Другое дело, что выраженная просто и ясно мысль Довлатова сделалась совершенно бесспорной в нынешнюю эпоху. Действительно, между людьми тюрьмы и воли разница перестала быть статусной, а сделалась чисто бытовой. Различия, в том числе «режимные», между лагерем и остальным пространством страны стираются все заметнее. Продвинутая публика по обе стороны решетки читает одни и те же книжки (Алексей Козлов в «Бутырка блоге» упоминает «ЖД» Дмитрия Быкова), простой народ смотрит одни и те же новости и милицейские сериалы. И легкость перехода из одного состояния в другое — небывалая и поразительная.

«Сейчас модно отсидеть в тюрьме»,— говорит жена герою Андрея Рубанова. Практически гламур.

Действительно, отсидевший писатель — еще не правило, но уже не исключение.
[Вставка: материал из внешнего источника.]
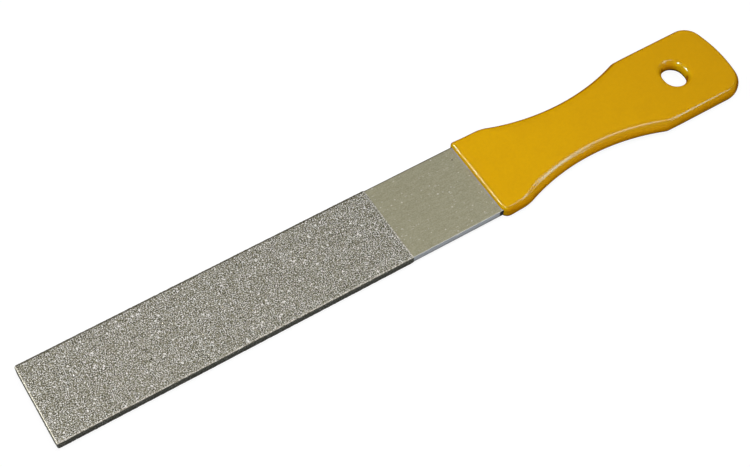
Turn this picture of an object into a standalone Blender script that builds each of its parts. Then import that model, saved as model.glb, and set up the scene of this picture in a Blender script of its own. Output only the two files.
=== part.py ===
"""A flat hand file: a stamped steel blank, a diamond-plated working end and a dip-moulded grip.

Units are metres and +Z is up. The file lies flat with its tip towards -X, the grip's underside on
Z = 0 and the middle of its bounding box over the origin.
"""

import math

import bmesh
import bpy

MM = 0.001

# Lengths along the file, measured from the coated tip.
OVERALL_LENGTH = 256.25 * MM
COATED_LENGTH = 122.05 * MM
LIP_X = 155.15 * MM  # front face of the grip

# The steel blank, one stamping from tip to tang.
BLANK_WIDTH = 29.8 * MM
BLANK_THICKNESS = 2.5 * MM
BLANK_EDGE_ROUND = 0.15 * MM

# The plating. Its layers are far thinner than any fit, so they keep only a hair of clearance.
BOND_THICKNESS = 0.11 * MM
GRIT_THICKNESS = 0.10 * MM
PLATING_GAP = 0.02 * MM
PLATING_BUILD = 2 * PLATING_GAP + BOND_THICKNESS + GRIT_THICKNESS

# The grip: its wall over the steel, its rounded edges, and the outline of its sides.
GRIP_FACE_WALL = 1.25 * MM
GRIP_SIDE_WALL = 1.45 * MM
GRIP_FIT_GAP = 0.3 * MM
GRIP_EDGE_ROUND = 2.25 * MM
GRIP_THICKNESS = BLANK_THICKNESS + 2 * GRIP_FACE_WALL
POCKET_LEAD = 5.0 * MM  # how far the tang pocket's cutter runs out ahead of the lip
FRONT_HALF_WIDTH = BLANK_WIDTH / 2 + GRIP_SIDE_WALL
WAIST_HALF_WIDTH = 11.0 * MM
REAR_HALF_WIDTH = 16.05 * MM
WAIST_X = 194.45 * MM
WAIST_RADIUS = 75.4 * MM
FRONT_SHOULDER_RADIUS = 14.5 * MM
REAR_SHOULDER_RADIUS = 5.0 * MM
LIP_CORNER_RADIUS = 2.4 * MM
REAR_CORNER_RADIUS = 7.8 * MM
END_CROWN_RADIUS = 50.0 * MM

# The hang hole, an obround lying across the grip, punched a little off the centre line.
HOLE_X = 236.45 * MM
HOLE_Y = 0.4 * MM
HOLE_WIDTH = 7.9 * MM
HOLE_LENGTH = 9.1 * MM

# Fineness of the round stretches.
ARC_STEP = math.radians(9.0)
WIDE_ARC_STEP = math.radians(2.5)  # for the long shallow arcs
ROUND_RESOLUTION = 3  # of a curve's bevel
WELD_DISTANCE = 0.0005 * MM
SHARP_EDGE_ANGLE = math.radians(40.0)

COLLECTION_NAME = "flat_file"
CUTTER_COLLECTION_NAME = "cutters"


def clear_scene():
    for obj in list(bpy.data.objects):
        bpy.data.objects.remove(obj, do_unlink=True)


def new_collection(name):
    collection = bpy.data.collections.new(name)
    bpy.context.scene.collection.children.link(collection)
    return collection


def material(name, color, roughness, metallic):
    made = bpy.data.materials.new(name)
    made.use_nodes = True
    shader = made.node_tree.nodes["Principled BSDF"]
    shader.inputs["Base Color"].default_value = (*color, 1.0)
    shader.inputs["Roughness"].default_value = roughness
    shader.inputs["Metallic"].default_value = metallic
    made.diffuse_color = (*color, 1.0)
    return made


def arc(centre, radius, start, end, step=ARC_STEP):
    """Points on a circle from one angle to another, both ends included."""
    count = max(1, round(abs(end - start) / step))
    angles = (start + (end - start) * i / count for i in range(count + 1))
    return [(centre[0] + radius * math.cos(a), centre[1] + radius * math.sin(a)) for a in angles]


def shoulder_centre(half_width, radius, side):
    """Centre of the convex arc between a straight side and the waist arc, ahead of it (-1) or behind (1)."""
    y = half_width - radius
    rise = WAIST_HALF_WIDTH + WAIST_RADIUS - y
    return WAIST_X + side * math.sqrt((WAIST_RADIUS + radius) ** 2 - rise**2), y


def waist_points(inset):
    """The grip's side from the front straight, through both shoulders and the waist, to the rear straight."""
    waist_centre = (WAIST_X, WAIST_HALF_WIDTH + WAIST_RADIUS)
    front = shoulder_centre(FRONT_HALF_WIDTH, FRONT_SHOULDER_RADIUS, -1)
    rear = shoulder_centre(REAR_HALF_WIDTH, REAR_SHOULDER_RADIUS, 1)
    front_meet = math.atan2(waist_centre[1] - front[1], waist_centre[0] - front[0])
    rear_meet = math.atan2(waist_centre[1] - rear[1], waist_centre[0] - rear[0])
    quarter = math.pi / 2
    points = arc(front, FRONT_SHOULDER_RADIUS - inset, quarter, front_meet)
    start, end = front_meet - math.pi, rear_meet - math.pi
    points += arc(waist_centre, WAIST_RADIUS + inset, start, end, WIDE_ARC_STEP)[1:-1]
    points += arc(rear, REAR_SHOULDER_RADIUS - inset, rear_meet, quarter)
    return points


def end_points(inset):
    """The rear corner and the crowned end, down to the centre line."""
    crown_x = OVERALL_LENGTH - END_CROWN_RADIUS
    corner_y = REAR_HALF_WIDTH - REAR_CORNER_RADIUS
    corner_x = crown_x + math.sqrt((END_CROWN_RADIUS - REAR_CORNER_RADIUS) ** 2 - corner_y**2)
    meet = math.atan2(corner_y, corner_x - crown_x)
    points = arc((corner_x, corner_y), REAR_CORNER_RADIUS - inset, math.pi / 2, meet)
    points += arc((crown_x, 0.0), END_CROWN_RADIUS - inset, meet, 0.0, WIDE_ARC_STEP)[1:]
    return points


def lip_points(inset):
    """The front corner of the grip, from the lip to the straight side."""
    centre = (LIP_X + LIP_CORNER_RADIUS, FRONT_HALF_WIDTH - LIP_CORNER_RADIUS)
    return arc(centre, LIP_CORNER_RADIUS - inset, math.pi, math.pi / 2)


def mirrored(side):
    """A closed outline from its +Y side, whose last point lies on the centre line."""
    return side + [(x, -y) for x, y in reversed(side[:-1])]


def hole_outline(grow):
    """The hang hole's obround, with its sides moved outwards by grow."""
    radius = HOLE_WIDTH / 2 + grow
    reach = (HOLE_LENGTH - HOLE_WIDTH) / 2
    far_end = arc((HOLE_X, HOLE_Y + reach), radius, 0.0, math.pi)
    near_end = arc((HOLE_X, HOLE_Y - reach), radius, math.pi, 2 * math.pi)
    return far_end + near_end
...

Помню, в 90-е одного моего приятеля-поэта упекла на сутки супруга. Тут же был издан его первый сборник, о чем раньше и не мечталось. По скором выходе, ничуть не комплексуя, он опубликовал в «Известиях» очерк «Один день Евгения Александровича».

Сегодня такой пиар в принципе невозможен.

Зато Лев Толстой (который, как известно, по-писательски сожалел в старости, что не довелось оказаться в тюрьме) проект реализовал бы легко, не прибегая даже к правонарушению. А поскольку граф был человеком состоятельным, тюрьма приняла бы его с восторгом и благодарностью.

Здесь мы подходим к главному, ненадолго оставив писателей: у сегодняшней пенитенциарной системы есть безусловный приоритет и привилегированное сословие — бизнесмены.

Собственно, феномен запрограммирован. В самой экзистенциальной русской поговорке «от сумы и от тюрьмы не зарекайся» нищенство как раз параллельно неволе, а вот богатство и тюрьма в какой-то момент имеют шанс встретиться. Это в Царство Небесное богатому попасть трудно. В местах заключения, в аду — всё наоборот: здесь не игольное ушко, но тысячи железных, крашенных серо-зеленым ворот гостеприимно распахиваются.

Для актуализации процесса нужна была политическая воля — а с нею у нас теперь, как говорит один из персонажей «Меньшего зла» — все в порядке.